• _AVAILABLE DATA_

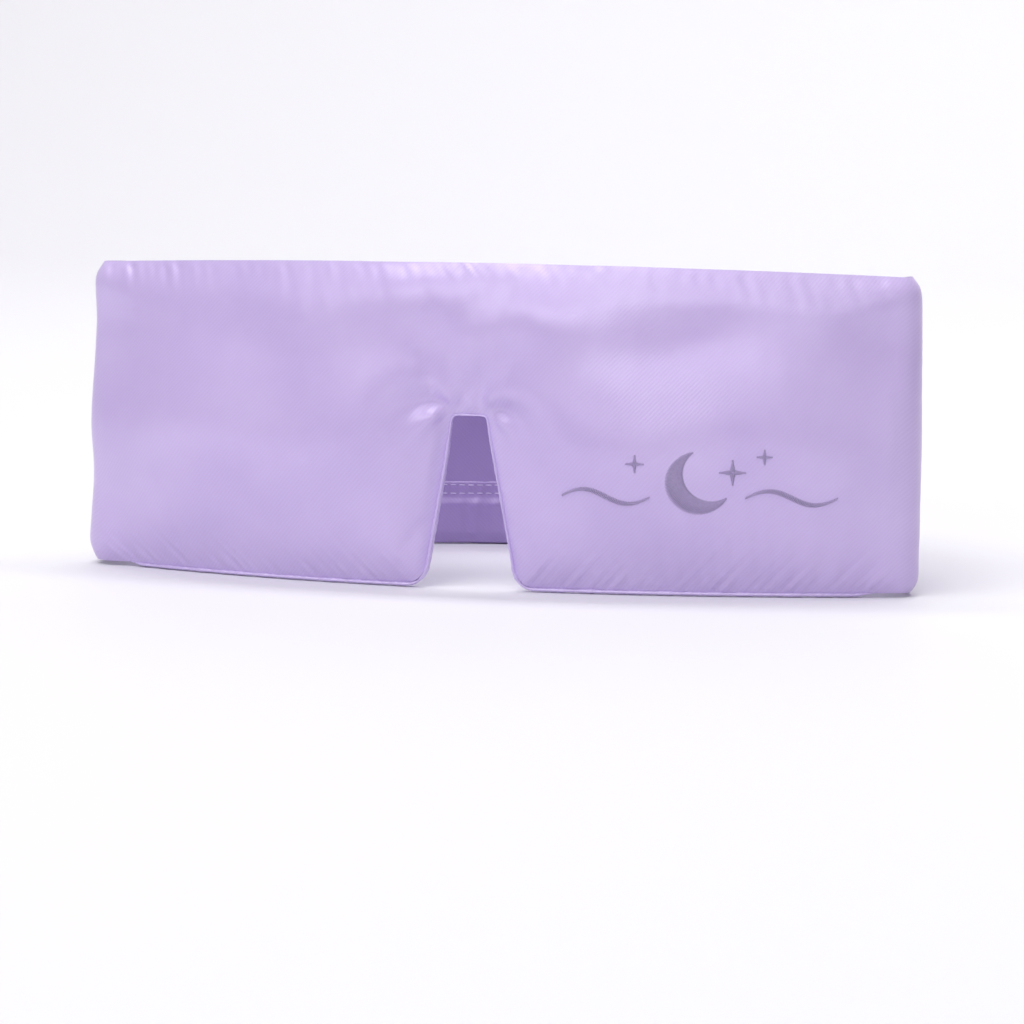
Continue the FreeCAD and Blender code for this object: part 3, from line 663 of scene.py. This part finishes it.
def tube(path, radius, sides=8, squash=1.0, across=None):
    """Points and quads of a closed tube along flat points, with its ends drawn in."""
    path = np.asarray(path, float)
    along = np.gradient(path, axis=0)
    along /= np.maximum(np.linalg.norm(along, axis=1, keepdims=True), 1e-9)
    up = np.array([0.0, 1.0, 0.0]) if across is None else np.asarray(across, float)
    side = np.cross(along, up)
    side /= np.maximum(np.linalg.norm(side, axis=1, keepdims=True), 1e-9)
    rise = np.cross(side, along)
    radius = np.broadcast_to(radius, len(path)).astype(float)[:, None, None]
    turn = np.arange(sides) * 2 * math.pi / sides
    ring = side[:, None] * np.cos(turn)[:, None] + rise[:, None] * (squash * np.sin(turn))[:, None]
    co = (path[:, None] + ring * radius).reshape(-1, 3)
    at = np.arange(len(co)).reshape(len(path), sides)
    on = np.roll(at, -1, axis=1)
    quads = np.stack([at[:-1], at[1:], on[1:], on[:-1]], -1).reshape(-1, 4)
    half = sides // 2
    caps = []
    for ends, flip in ((at[0], False), (at[-1], True)):
        for k in range(half - 1):
            cap = [ends[k], ends[k + 1], ends[sides - 2 - k], ends[sides - 1 - k]]
            caps.append(cap[::-1] if flip else cap)
    return co, np.concatenate([quads, np.array(caps)])


def join_tubes(parts):
    """Several tubes' points and quads as one mesh."""
    co, quads, start = [], [], 0
    for points_of, quads_of in parts:
        co.append(points_of)
        quads.append(quads_of + start)
        start += len(points_of)
    return np.concatenate(co), np.concatenate(quads)


def stitch_row(path, length=2.1, pitch=2.8, radius=0.19, sink=0.1):
    """Separate lockstitches along flat points, each a short thread that dips at both ends."""
    path = np.asarray(path, float)
    steps = np.linalg.norm(np.diff(path, axis=0), axis=1)
    run = np.concatenate([[0], np.cumsum(steps)])
    made = []
    for start in np.arange(pitch / 2, run[-1] - length / 2, pitch):
        t = np.linspace(-0.5, 0.5, 7)
        where = start + t * length
        line = np.stack([np.interp(where, run, path[:, k]) for k in range(3)], -1)
        line[:, 1] -= np.sign(line[:, 1]) * sink * (2 * t) ** 2 * 2
        made.append(tube(line, radius * (1 - 0.45 * (2 * t) ** 4), sides=6))
    return made


# ---- the lining's rolled edge along the lobes and round the notch ------------------------------


def chain_spline(chain, steps=6):
    """The smooth curve that the fine cloth's edge follows through these points."""
    ends = np.concatenate([[2 * chain[0] - chain[1]], chain, [2 * chain[-1] - chain[-2]]])
    t = np.linspace(0, 1, steps, endpoint=False)[:, None]
    made = []
    for k in range(len(chain) - 1):
        a, b, c, d = ends[k : k + 4]
        near_b, near_c = 3 * t**3 - 6 * t**2 + 4, -3 * t**3 + 3 * t**2 + 3 * t + 1
        made.append(((1 - t) ** 3 * a + near_b * b + near_c * c + t**3 * d) / 6)
    return np.concatenate(made)


def edge_chain():
    """The front's lower seam, from the left end, up round the notch and on to the right end."""
    first, last = np.searchsorted(columns, [-(FOLD - 9), FOLD - 9])
    before, after = np.searchsorted(columns, [-HEAD_HALF - 0.1, HEAD_HALF - 0.1])
    cells = [(i, 0) for i in range(first, before + 1)]
    cells += [(before, j) for j in range(1, LOW_ROWS + 1)]
    cells += [(i, LOW_ROWS) for i in range(before + 1, after + 1)]
    cells += [(after, j) for j in range(LOW_ROWS - 1, -1, -1)]
    cells += [(i, 0) for i in range(after + 1, last + 1)]
    return np.array([[flat_s[c], flat_z[c]] for c in cells])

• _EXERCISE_
Repeat, word for word, the lines from the opening of the material through the line containing "return np.concatenate(co), np.concatenate(quads)".

• _SOLVED PROBLEM_
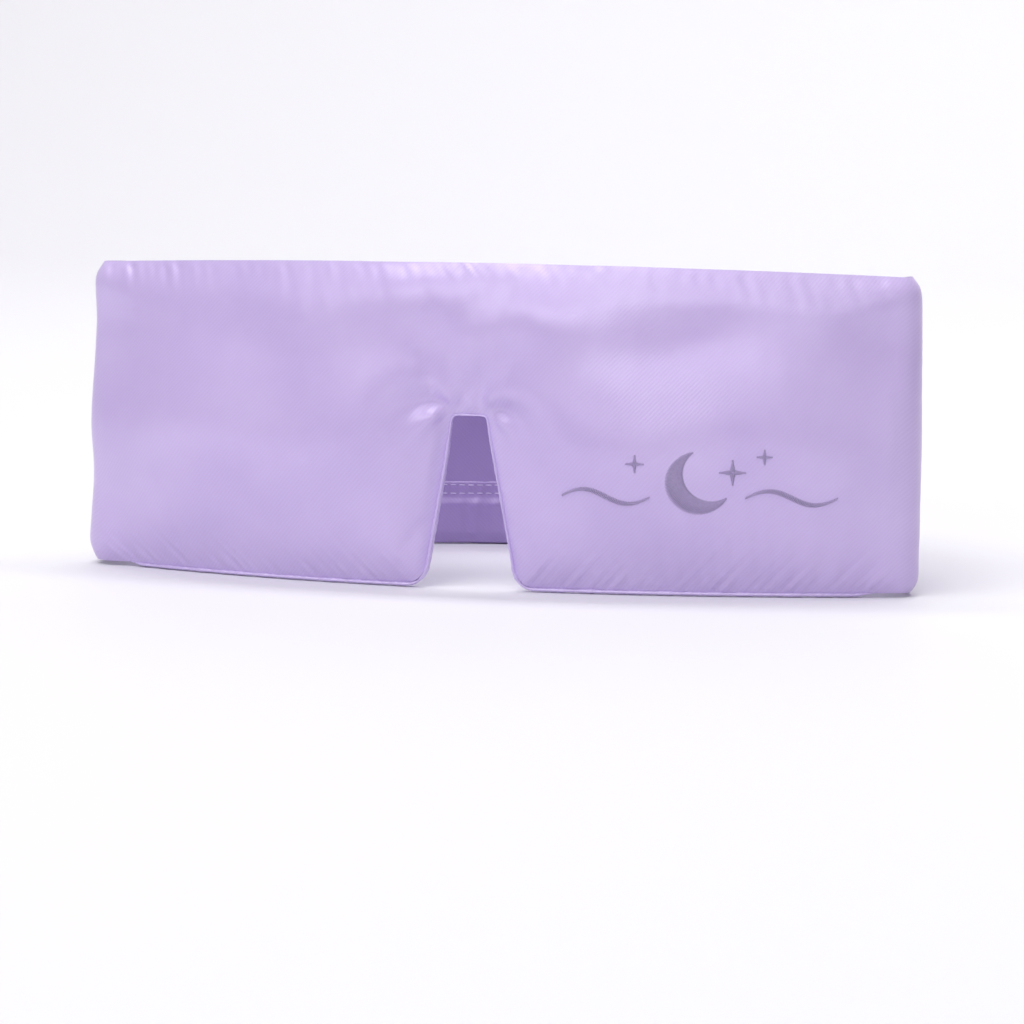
Continue the FreeCAD and Blender code for this object: part 3, from line 663 of scene.py. This part finishes it.
def tube(path, radius, sides=8, squash=1.0, across=None):
    """Points and quads of a closed tube along flat points, with its ends drawn in."""
    path = np.asarray(path, float)
    along = np.gradient(path, axis=0)
    along /= np.maximum(np.linalg.norm(along, axis=1, keepdims=True), 1e-9)
    up = np.array([0.0, 1.0, 0.0]) if across is None else np.asarray(across, float)
    side = np.cross(along, up)
    side /= np.maximum(np.linalg.norm(side, axis=1, keepdims=True), 1e-9)
    rise = np.cross(side, along)
    radius = np.broadcast_to(radius, len(path)).astype(float)[:, None, None]
    turn = np.arange(sides) * 2 * math.pi / sides
    ring = side[:, None] * np.cos(turn)[:, None] + rise[:, None] * (squash * np.sin(turn))[:, None]
    co = (path[:, None] + ring * radius).reshape(-1, 3)
    at = np.arange(len(co)).reshape(len(path), sides)
    on = np.roll(at, -1, axis=1)
    quads = np.stack([at[:-1], at[1:], on[1:], on[:-1]], -1).reshape(-1, 4)
    half = sides // 2
    caps = []
    for ends, flip in ((at[0], False), (at[-1], True)):
        for k in range(half - 1):
            cap = [ends[k], ends[k + 1], ends[sides - 2 - k], ends[sides - 1 - k]]
            caps.append(cap[::-1] if flip else cap)
    return co, np.concatenate([quads, np.array(caps)])


def join_tubes(parts):
    """Several tubes' points and quads as one mesh."""
    co, quads, start = [], [], 0
    for points_of, quads_of in parts:
        co.append(points_of)
        quads.append(quads_of + start)
        start += len(points_of)
    return np.concatenate(co), np.concatenate(quads)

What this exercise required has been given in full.